Along the way, there are lots of instructions for building several mini-models, such as triremes, fountains, wind turbines and Mediæval houses, and it’s these that are going to contribute to revolutionising my building, as well as one crucial piece of information concerning relative LEGO geometry.

Any LEGO builder knows that one standard brick is exactly three of the flat “plates” high. This is basic building geometry and lets you combine plate elements alongside brick elements for different effects.

But what I didn’t know was that two studs’ width is exactly the same as five plates’ height.

Oh, I knew that you could pin a Technic 1×4 brick’s 3 holes vertically to 2 horizontal Technic bricks by sandwiching 2 plates between them, but I hadn’t calculated out the implications of that. Specifically, I hadn’t worked out what that meant in terms of the new-style bricks with studs on the sides: that you could combine vertical and horizontal bricks into a single shape without gaps.

The other book that’s going to revolutionise my building techniques is Peter Reid and Tim Goddard’s LEGO Space: Building the Future.

Yep, this is the same Peter Reid that designed the original Exo-Suit mech, and it tells the story of the exploration of the Solar System and beyond through those early LEGO Space sets, or more precisely, from new creations derived from that unique visual style but making full use of the building capabilities of new bricks.

His vision of the Classic Space LEGO universe is vastly different from my own – I always pictured the action happening on far more distant worlds orbiting other stars – but it might be truer to the LEGO Group’s original concept; after all, it was the “Space Cruiser and Moonbase”. But this is not really going to affect how I perceive the old Classic Space sets. Peter Reid’s LEGO creations are awesomely cool, but his near-space vision is only one possibility among many. Yes, the crater baseplates they used to sell were grey. But all that meant to me was that it probably wasn’t Mars (I did, however, consider spray-painting my crater baseplates orange to make Martian terrain, but I wasn’t sure I wanted anything that permanent).

No, what’s going to change is my whole style of building.

This book, too, has instructions for a number of the models, usually the simpler and less cool ones. But it also serves as a massive visual reference for what might unexpectedly connect to what.

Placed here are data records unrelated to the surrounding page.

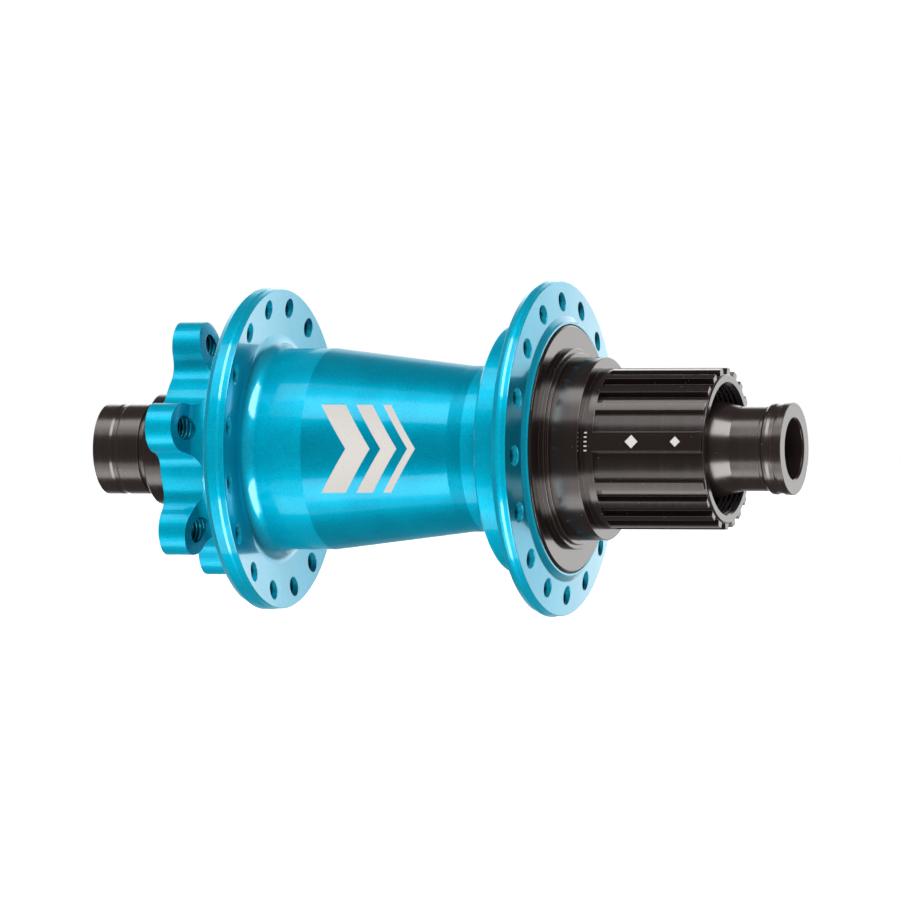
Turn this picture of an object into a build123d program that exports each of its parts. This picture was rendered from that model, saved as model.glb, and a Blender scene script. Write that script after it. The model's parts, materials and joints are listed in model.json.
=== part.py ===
from build123d import *
from math import atan2, cos, degrees, hypot, radians, sin, tan
import os

# Rear bicycle hub: 148 mm wide, 12 mm thru-axle, six-bolt disc mount, 32 spokes, ratchet freehub.
# Frame: the hub turns about Y, +Z is up and +X is the way the bicycle travels.
# The disc side is +Y and the drive side is -Y. The origin is the middle of the over-locknut width.
# "Station" means a distance along the axle from the origin, positive towards the drive side.
# "Angle" is measured about the axle from +Z towards -X.

# ---- Driving dimensions (mm, degrees) ----
over_locknut = 148.0
end_station = over_locknut / 2
spokes_per_flange = 16
spoke_hole_r = 1.3
spoke_sink_r = 2.1
spoke_sink_angle = 90

left_flange_left = -40.2
left_flange_right = -36.1  # at the spoke holes
left_crease = -37.4  # where the wide band of the rim ends
left_flange_r = 32.8
left_rim_drop = 0.5
left_pcd_r = 28.95
left_hole_angle = 13.9
right_flange_left = 21.8
right_flange_right = 25.3
right_crease = 23.3
right_flange_r = 33.95
right_rim_drop = 0.4
right_pcd_r = 29.75
right_hole_angle = 2.65
flange_lean = 6.5  # degrees that the faces of both flanges lean towards the middle of the hub
rim_bevel = 1.0  # width of the bevel on the disc side of both rims
rim_step = 0.45  # width of the small bevel between the two bands of a rim
rim_fall = 0.17
rim_corner = 0.2
neck_foot_round = 3.4  # fillet where the neck meets the disc side flange
barrel_foot_round = 3.0  # fillet where the barrel meets the disc side flange

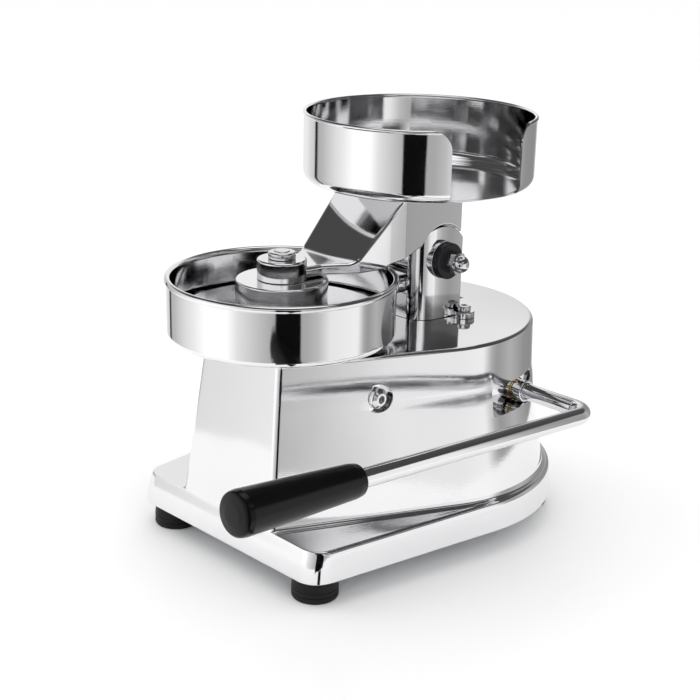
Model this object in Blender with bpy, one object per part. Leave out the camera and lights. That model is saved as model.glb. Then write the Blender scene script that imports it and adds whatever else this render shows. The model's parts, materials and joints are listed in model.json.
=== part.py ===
"""Hand-operated patty press: cast base, steel bowl, swing-up press arm with a paper tray, and side lever.

Metres, +Z up, standing on z = 0. The lever side is +X and the grip points to the front, -Y.
Everything is laid out from the bowl's axis, and the finished press is centred on its own box.
"""
import math

import bmesh
import bpy
from mathutils import Matrix, Vector

# Driving dimensions, measured from the bowl's vertical axis and from the bench.
GAP = 0.0003

FOOT_RADIUS = 0.0158
FOOT_HEIGHT = 0.0150
COVER_THICK = 0.0020
FEET = {"front_left": (-0.0748, -0.0345), "front_right": (0.0748, -0.0345),
        "rear_left": (-0.0700, 0.1870), "rear_right": (0.0700, 0.1870)}

FLANGE_LOW = FOOT_HEIGHT + COVER_THICK + 2 * GAP
FLANGE_TOP = 0.0390
CREASE_Z = 0.1150
BODY_TOP = 0.1500
WALL = 0.0060
REAR_CENTRE_Y = 0.1170
# Each plan section: front half-width, front y, rear radius and front corner radius.
FLANGE_SECTIONS = ((FLANGE_LOW, 0.0940, -0.0540, 0.1162, 0.0170),
                   (FLANGE_TOP - 0.0030, 0.0925, -0.0510, 0.1150, 0.0160),
                   (FLANGE_TOP - 0.0008, 0.0915, -0.0500, 0.1140, 0.0155),
                   (FLANGE_TOP, 0.0890, -0.0480, 0.1118, 0.0140))
BODY_SECTIONS = ((FLANGE_TOP - 0.0060, 0.0472, -0.0496, 0.1098, 0.0050),
                 (CREASE_Z, 0.0409, -0.0398, 0.0971, 0.0050),
                 (BODY_TOP - 0.0025, 0.0384, -0.0356, 0.0960, 0.0050),
                 (BODY_TOP - 0.0007, 0.0379, -0.0350, 0.0953, 0.0045),
                 (BODY_TOP, 0.0366, -0.0338, 0.0938, 0.0040))

BOWL_RADIUS = 0.0772
BOWL_LOW = 0.1560
BOWL_RIM_Z = 0.1951
BOWL_BEAD = 0.0022
BOWL_SHEET = 0.0015
BOWL_CORNER = 0.0045
RING_RADIUS = 0.0520

ROD_RADIUS = 0.0060
GUIDE_RADIUS = 0.0110
EJECTOR_RADIUS = 0.0735
GUIDE_FLANGE = 0.0010
EJECTOR_LOW = BOWL_LOW + BOWL_SHEET + GUIDE_FLANGE + 2 * GAP
EJECTOR_THICK = 0.0020

PRESS_RADIUS = 0.0705
PRESS_LOW = 0.1680
PRESS_THICK = 0.0040
PRESS_HUB_RADIUS = 0.0312
PRESS_HUB_TOP = 0.1945
BOSS_RADIUS = 0.0168
BOSS_LOW = 0.1948
BOSS_TOP = 0.2084
STUD_RADIUS = 0.0050

PIVOT = Vector((0, 0.1225, 0.1938))
ARM_HALF_WIDTH = 0.0335
ARM_REAR_Y = 0.1412
ARM_TOP = 0.2442
ARM_ARC = 0.0250
HUB_HALF_WIDTH = 0.0165
HUB_RADIUS = 0.0156
CHEEK_INNER = 0.0179
CHEEK_OUTER = 0.0351
CHEEK_HALF = 0.0195
CHEEK_RADIUS = 0.0238
YOKE_PLATE_TOP = 0.1555
YOKE_CORNER = 0.0160
YOKE_CROWN = 10
YOKE_SEAT_RADIUS = 0.0134
YOKE_WEB_TOP = 0.1830
YOKE_WEB = 0.0046
EAR_RADIUS = 0.0078
EAR_TOP = 0.1546
YOKE_SCREWS = ((-0.0412, 0.1390), (0.0412, 0.1390))
WEB_SCREWS = (-0.0105, 0.0105)
WEB_SCREW_Z = 0.1745
BOLT_RADIUS = 0.0050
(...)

Already my LDD (LEGO Digital Designer – a computer program for building things in LEGO) modeling is changing. Witness the hoverbikes I produced before the revolution (very much in the style of the ones I made as a child) and after (my own unique design, but definitely drawing on Peter Reid’s creations for inspiration):

Hoverbike from before my birthday

Hoverbike from before my birthday

The new Mark 3 Hoverbike

The new Mark 3 Hoverbike

I haven’t had much time around my paid employment to put the new techniques to work in a model using real bricks, but I have several ideas Stay posted on my LEGO blog Square Feet.

If I want to draw a serious lesson from all this, I guess it’s how things can unexpectedly fit together. I often get comments from people wondering how on earth my wife and I are together. Apparently there’s something about the way our relationship works that completely baffles many Americans’ expectations.

Now I have a new metaphor for why it works. It’s like LEGO. You see a modern Master Builder creation with pieces used upside-down and on their sides and in , and it looks like “how on earth did those fit together?”

And then you put on your own Master Builder glasses and begin to trace out the shapes of the pieces, and you go from “what on earth…?” to “Aha! I could do that!”

Maybe that’s the point. Stop freaking out about how it’s so unnatural or bizarre that it works, and maybe learn something you can replicate in your own situation. God, the One true Master Builder, put us together. I guess I should be thankful you weren’t in charge.